Given figure shows a triangle ABC circumscribing a circle. If $\angle BOC={110}^{\circ }$, then $\angle BAC=$

• A. ${40}^{\circ }$
• B. ${50}^{\circ }$
• C. ${35}^{\circ }$

Answer 1

The correct option is A ${40}^{\circ }$

Let us mark the points P, Q and R where triangle is touching the circle at sides BC, AC and AB respectively.
Join the points as shown in figure.

$\because OP=OQ=OR=$ radius of circle,
$CP=CQ$ [Tangents from external point are equal]
and BP = BR [Tangents from external point are equal]
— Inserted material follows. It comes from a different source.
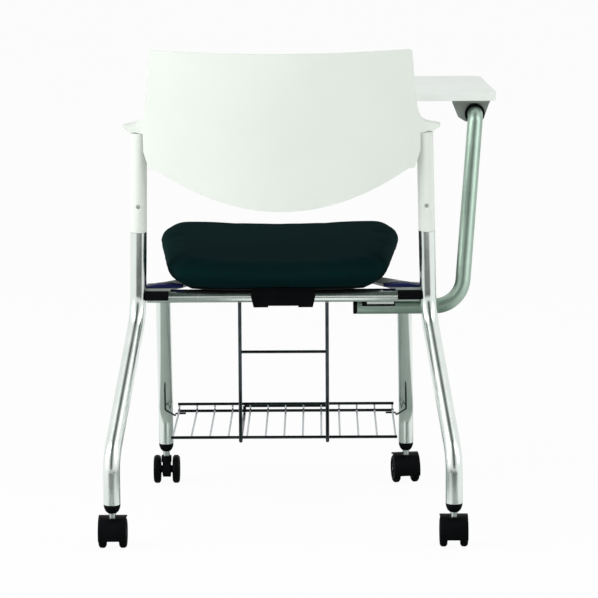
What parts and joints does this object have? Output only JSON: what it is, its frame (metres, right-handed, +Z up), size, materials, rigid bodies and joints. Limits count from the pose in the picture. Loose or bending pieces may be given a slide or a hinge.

$\therefore CQOP$ and $BPOR$ are kites
Let us assume $\angle COP=\text{x}$ and $\angle BOP=\text{y}$

In kite $CQOP$ diagonal CO bisects $\angle POQ$ [property of diagonal of kite]
$\therefore \angle COQ=\angle COP=\text{x}$

Similarly, in kite BPOR,
$\angle BOR=\angle BOP=\text{y}$

Given: $\angle BOC={110}^{\circ }$
$\therefore \angle BOC=\angle BOP+\angle COP={110}^{\circ }$
$\Rightarrow \text{x}+\text{y}={110}^{\circ }$

We know that centre of circle makes an angle of ${360}^{\circ }$
$\therefore \angle BOR+\angle BOP+\angle COP+\angle COQ+\angle ROQ={360}^{\circ }$
$\Rightarrow \text{y}+\text{y}+\text{x}+\text{x}+\angle ROQ={360}^{\circ }$
$\Rightarrow 2(\text{y}+\text{x})+\angle ROQ={360}^{\circ }$
$\Rightarrow 2\left({110}^{\circ }\right)+\angle ROQ={360}^{\circ }$
$\Rightarrow \angle ROQ={360}^{\circ }-{220}^{\circ }$
$\Rightarrow \angle ROQ={140}^{\circ }$

By Theorem- Tangents at any point to the circle is perpendicular to the radius through the point of contact
$\therefore \angle ORA=\angle OQA={90}^{\circ }$
Now consider quadrilateral ORAQ,
$\therefore \angle ORA+\angle RAQ+\angle OQA+\angle ROQ={360}^{\circ }$
$\Rightarrow {90}^{\circ }+\angle RAQ+{90}^{\circ }+{140}^{\circ }={360}^{\circ }$
$\Rightarrow \angle RAQ={360}^{\circ }-{90}^{\circ }-{90}^{\circ }-{140}^{\circ }$
$\therefore \angle RAQ\left(or\right)\angle BAC={40}^{\circ }$